Bhakti Baxter in Ocean Drive
Taken from Artist Bhakti Baxter Breaks Brand by Brett Sokol
Published December 2011, Ocean Drive
If you want to tick Bhakti Baxter off, just tell him how much you love his artwork. Specifically, compliment the drawings and paintings he created during the middle of the last decade—from a darkly inked scene of young children blowing soap bubbles that warp and woof into a foreboding dreamscape, to a gorgeous portrait in oil of his late grandmother, so steeped in melancholy grace that its bluish hue practically envelops the viewer.
Yet nothing in that vein is on display at Baxter’s exhibition at Wynwood’s Gallery Diet. Instead, he’s fashioned an array of abstract sculptures, paper collages, and most strikingly, 13 different Imploded Ball Barf assemblages—from soccer balls to basketballs, each split open to spew forth brightly colored “cosmic residue.” If this stylistic shift confused anyone, Baxter says, so be it. “I still get e-mails from people interested in buying those older pieces,” he explains with a grimace, sitting inside Gallery Diet. “That was five years ago—sorry!”

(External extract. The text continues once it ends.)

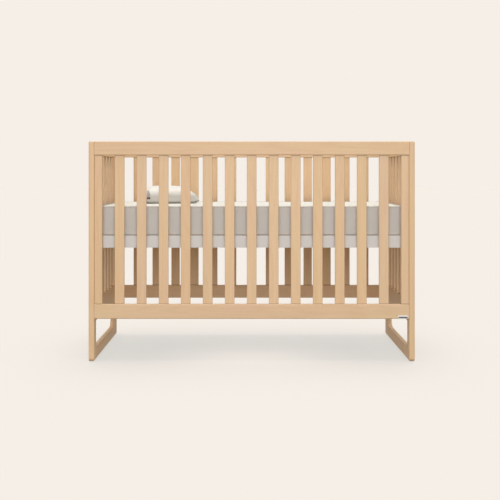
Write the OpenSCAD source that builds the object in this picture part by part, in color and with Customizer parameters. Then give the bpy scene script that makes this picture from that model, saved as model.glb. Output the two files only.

This is more than mere petulance on Baxter’s part. Tossing aside one’s established “brand” is potentially destructive to an artist’s bankability. And it may explain Baxter’s departure from the stable of prominent Miami gallerist Fredric Snitzer, a subject Baxter is loath to address beyond describing himself as a “free agent in Miami… They were a good seven years working with Fred. Things change and you move on.” (Snitzer has previously declined to speak publicly on the split.) Baxter isn’t exactly forsaking that earlier body of work—Gallery Diet has just published a lavish career monograph, XYZ 2001–2011. But extended talk about paintings conjures up a pained look once again….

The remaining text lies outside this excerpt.